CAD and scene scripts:
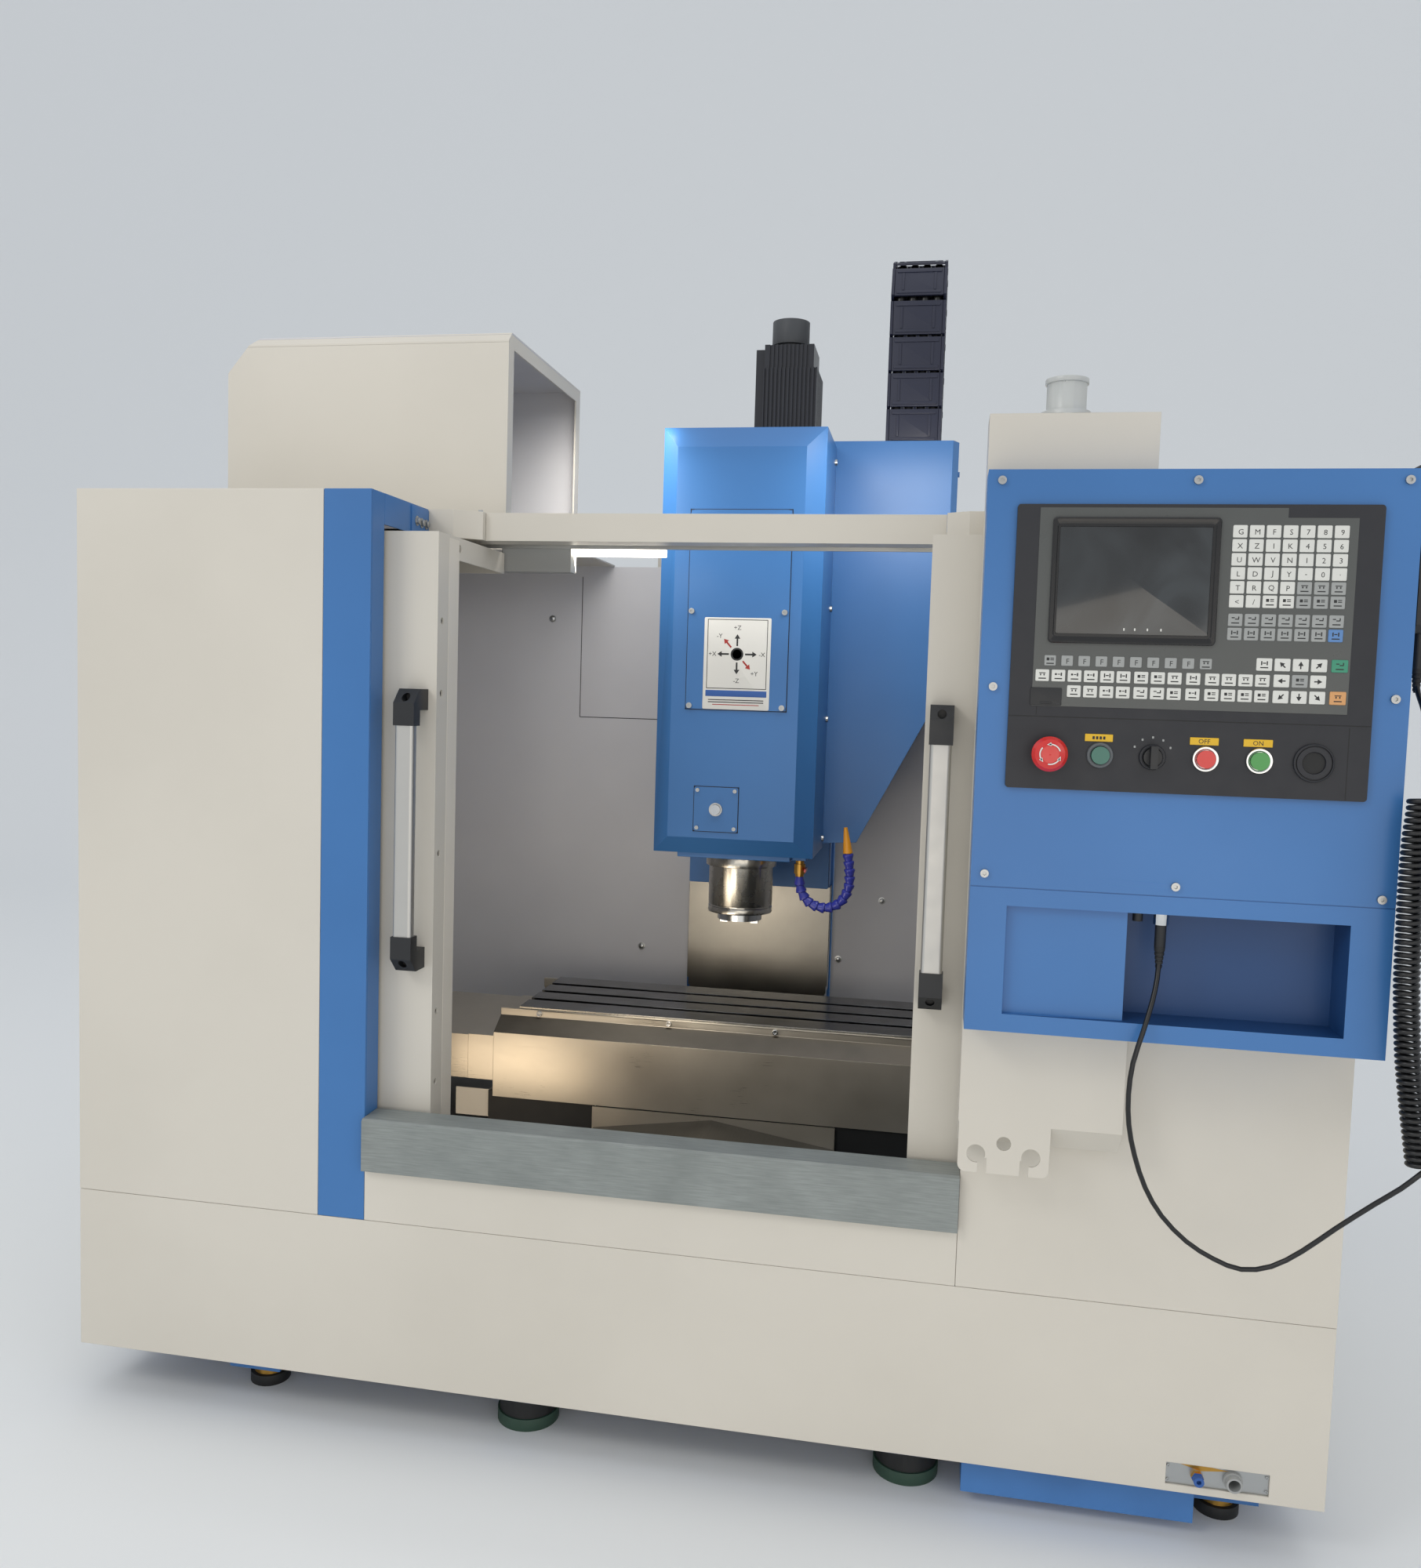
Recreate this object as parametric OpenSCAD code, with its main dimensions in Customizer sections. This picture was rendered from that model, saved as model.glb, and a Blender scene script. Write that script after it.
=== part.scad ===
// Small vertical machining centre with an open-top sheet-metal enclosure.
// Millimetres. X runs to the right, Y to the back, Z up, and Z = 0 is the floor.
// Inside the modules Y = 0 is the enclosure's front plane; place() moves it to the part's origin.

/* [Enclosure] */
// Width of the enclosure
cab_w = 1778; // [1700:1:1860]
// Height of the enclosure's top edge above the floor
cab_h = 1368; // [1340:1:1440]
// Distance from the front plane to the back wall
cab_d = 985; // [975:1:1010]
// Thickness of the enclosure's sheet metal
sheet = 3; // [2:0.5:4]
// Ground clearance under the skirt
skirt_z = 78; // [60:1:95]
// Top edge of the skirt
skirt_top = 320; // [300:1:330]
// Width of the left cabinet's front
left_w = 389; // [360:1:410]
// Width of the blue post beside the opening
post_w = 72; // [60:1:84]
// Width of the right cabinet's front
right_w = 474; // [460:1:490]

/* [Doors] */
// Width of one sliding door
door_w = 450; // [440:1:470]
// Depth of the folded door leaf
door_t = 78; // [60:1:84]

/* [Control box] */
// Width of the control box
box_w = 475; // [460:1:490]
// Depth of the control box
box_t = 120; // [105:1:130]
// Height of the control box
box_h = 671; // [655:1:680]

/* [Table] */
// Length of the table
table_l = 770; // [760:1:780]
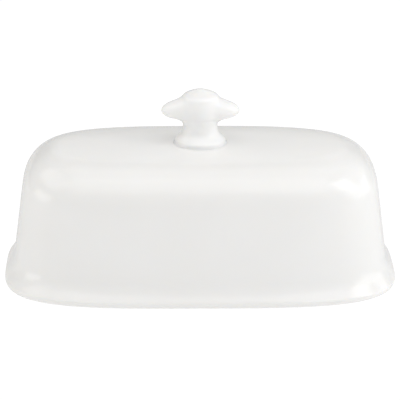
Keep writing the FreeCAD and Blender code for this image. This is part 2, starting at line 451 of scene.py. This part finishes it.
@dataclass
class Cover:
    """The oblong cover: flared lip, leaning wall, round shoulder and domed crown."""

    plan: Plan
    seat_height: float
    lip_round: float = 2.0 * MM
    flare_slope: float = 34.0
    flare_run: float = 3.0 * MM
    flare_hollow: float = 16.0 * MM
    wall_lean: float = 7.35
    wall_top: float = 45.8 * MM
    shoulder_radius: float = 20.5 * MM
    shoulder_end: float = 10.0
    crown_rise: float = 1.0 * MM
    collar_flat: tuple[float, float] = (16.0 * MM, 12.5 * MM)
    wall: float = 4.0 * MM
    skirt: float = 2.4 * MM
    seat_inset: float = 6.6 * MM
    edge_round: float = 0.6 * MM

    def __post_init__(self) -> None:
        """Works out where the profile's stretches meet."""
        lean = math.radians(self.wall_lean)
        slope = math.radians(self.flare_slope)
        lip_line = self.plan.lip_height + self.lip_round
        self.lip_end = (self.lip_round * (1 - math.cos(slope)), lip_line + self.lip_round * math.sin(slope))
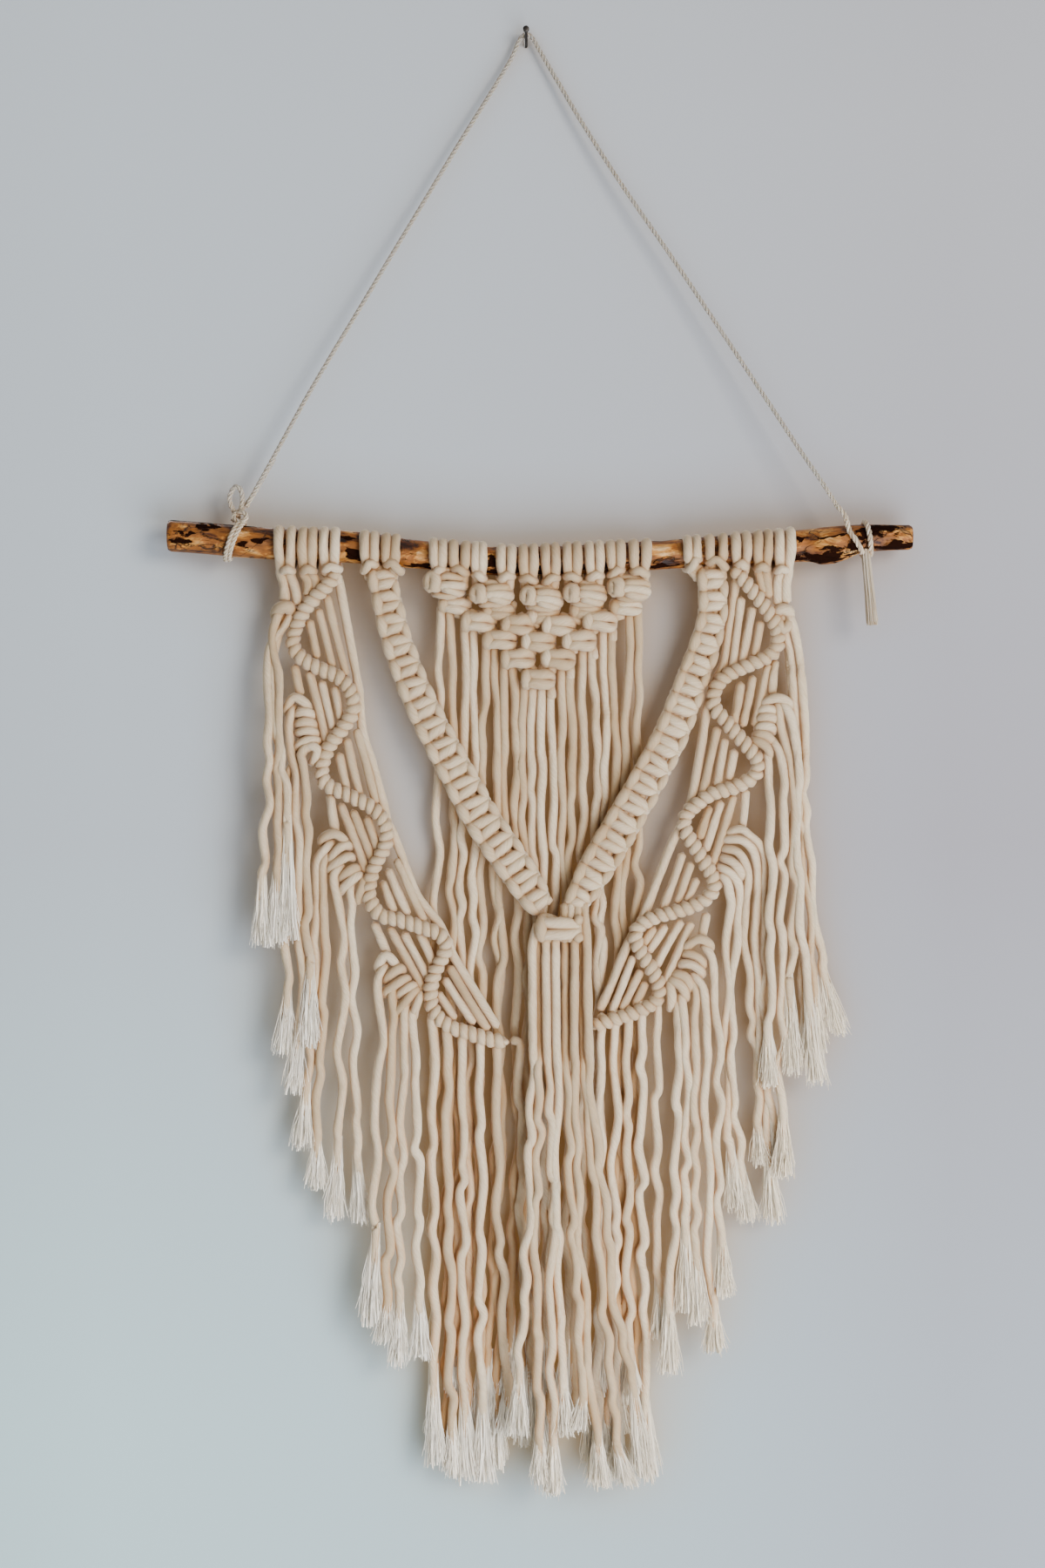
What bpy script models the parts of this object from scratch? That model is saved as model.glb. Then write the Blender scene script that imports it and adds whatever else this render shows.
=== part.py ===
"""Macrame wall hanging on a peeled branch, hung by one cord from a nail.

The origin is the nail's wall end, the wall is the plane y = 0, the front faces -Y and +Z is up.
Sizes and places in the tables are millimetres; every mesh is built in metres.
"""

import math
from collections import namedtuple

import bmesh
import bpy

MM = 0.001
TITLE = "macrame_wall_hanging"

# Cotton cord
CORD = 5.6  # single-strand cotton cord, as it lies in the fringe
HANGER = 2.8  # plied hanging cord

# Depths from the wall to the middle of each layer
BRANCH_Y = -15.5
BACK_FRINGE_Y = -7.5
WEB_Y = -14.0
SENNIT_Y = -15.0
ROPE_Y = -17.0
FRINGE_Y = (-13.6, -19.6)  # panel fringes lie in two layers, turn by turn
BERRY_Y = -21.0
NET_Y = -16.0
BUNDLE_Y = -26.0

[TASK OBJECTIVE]
In the lines above, locate the string "code". Copy every line where it occurs.

[TASK RESULT]
Recreate this object as parametric OpenSCAD code, with its main dimensions in Customizer sections. This picture was rendered from that model, saved as model.glb, and a Blender scene script. Write that script after it.
Keep writing the FreeCAD and Blender code for this image. This is part 2, starting at line 451 of scene.py. This part finishes it.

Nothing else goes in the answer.